» **INFORMATION PROVIDED**

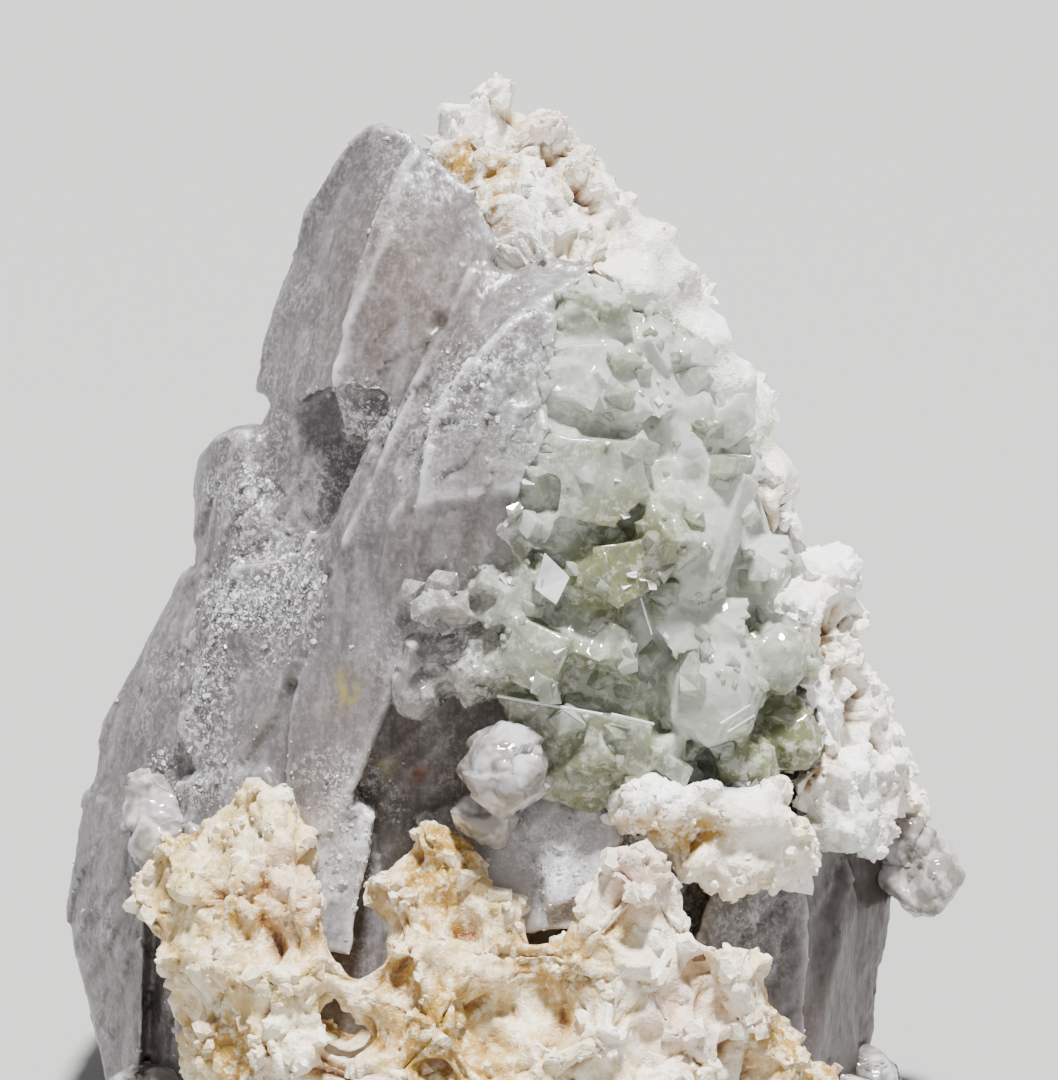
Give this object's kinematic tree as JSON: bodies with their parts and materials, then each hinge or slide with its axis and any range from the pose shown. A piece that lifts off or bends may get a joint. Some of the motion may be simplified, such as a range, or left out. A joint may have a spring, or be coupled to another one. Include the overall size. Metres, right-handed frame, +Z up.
{
  "type": "herderite with elbaite mineral specimen",
  "caption": "Upright mineral specimen: a bladed lilac-grey herderite wedge carrying a pale green elbaite cluster, cream albite crusts and glassy quartz, on a flat foot.",
  "frame": {"origin": "centre of the bounding box's underside, on the flat foot", "axes": "+Z up to the peak, -Y towards the front that carries the elbaite, +X to the right of that front"},
  "size_m": [0.0518, 0.0354, 0.0593],
  "materials": {
    "herderite": "translucent, glassy faces with frosted edges",
    "elbaite": "glassy, pale grey-green, see-through in part",
    "albite": "sugary, cream to white with ochre stain in the hollows",
    "quartz": "milky to clear, wet-looking"
  },
  "bodies": {
    "root": {"herderite_mass": "herderite", "elbaite_cluster": "elbaite", "albite_cap": "albite", "albite_right_crust": "albite", "albite_ledge": "albite", "albite_front_crust": "albite", "quartz_knob": "quartz", "quartz_left_crystals": "quartz", "quartz_right_knob": "quartz", "quartz_foot_left": "quartz", "quartz_foot_right": "quartz"}
  },
  "joints": []
}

» **WHAT YOU HAVE TO DO**
Using the data above, repeat every line exactly.

» **FINAL RESULT**
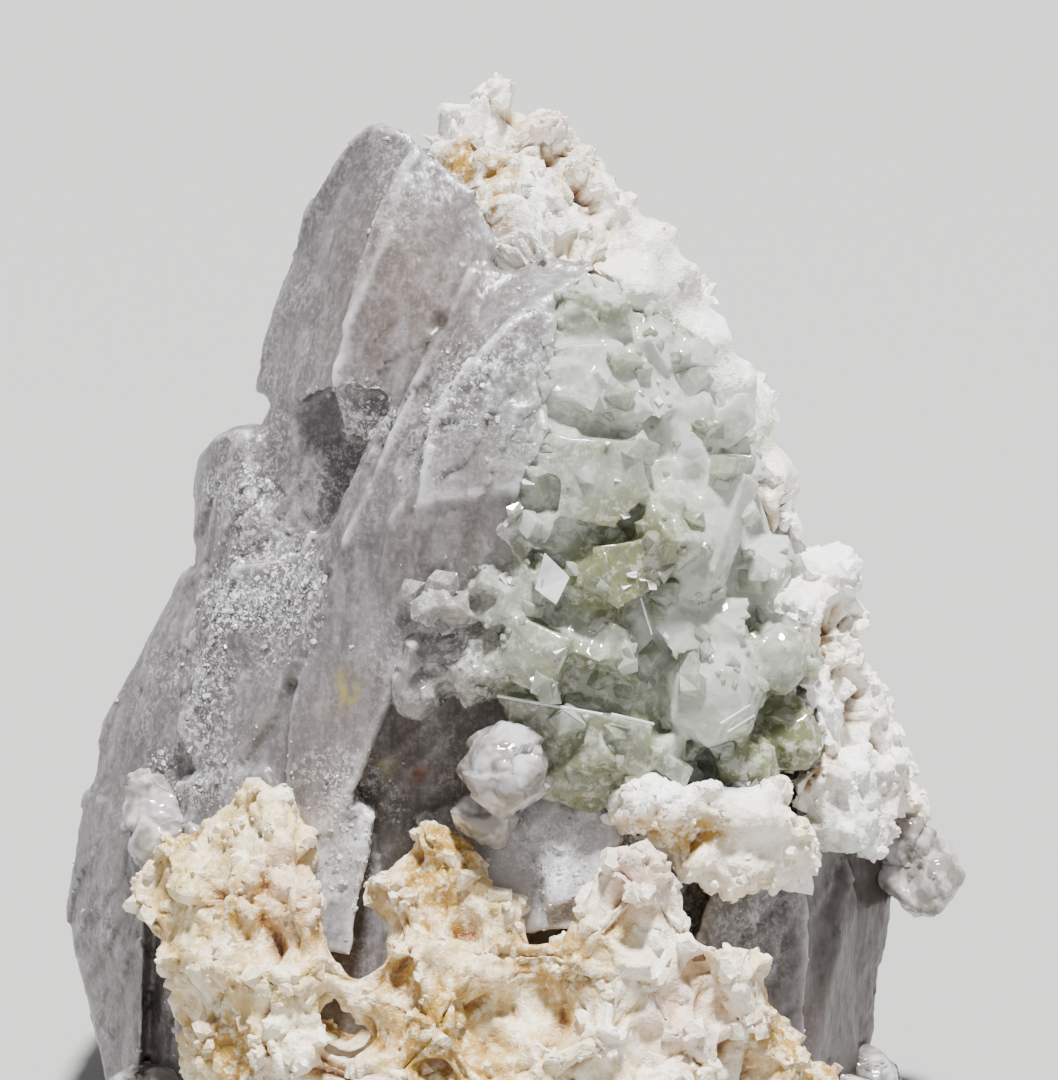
Give this object's kinematic tree as JSON: bodies with their parts and materials, then each hinge or slide with its axis and any range from the pose shown. A piece that lifts off or bends may get a joint. Some of the motion may be simplified, such as a range, or left out. A joint may have a spring, or be coupled to another one. Include the overall size. Metres, right-handed frame, +Z up.
{
  "type": "herderite with elbaite mineral specimen",
  "caption": "Upright mineral specimen: a bladed lilac-grey herderite wedge carrying a pale green elbaite cluster, cream albite crusts and glassy quartz, on a flat foot.",
  "frame": {"origin": "centre of the bounding box's underside, on the flat foot", "axes": "+Z up to the peak, -Y towards the front that carries the elbaite, +X to the right of that front"},
  "size_m": [0.0518, 0.0354, 0.0593],
  "materials": {
    "herderite": "translucent, glassy faces with frosted edges",
    "elbaite": "glassy, pale grey-green, see-through in part",
    "albite": "sugary, cream to white with ochre stain in the hollows",
    "quartz": "milky to clear, wet-looking"
  },
  "bodies": {
    "root": {"herderite_mass": "herderite", "elbaite_cluster": "elbaite", "albite_cap": "albite", "albite_right_crust": "albite", "albite_ledge": "albite", "albite_front_crust": "albite", "quartz_knob": "quartz", "quartz_left_crystals": "quartz", "quartz_right_knob": "quartz", "quartz_foot_left": "quartz", "quartz_foot_right": "quartz"}
  },
  "joints": []
}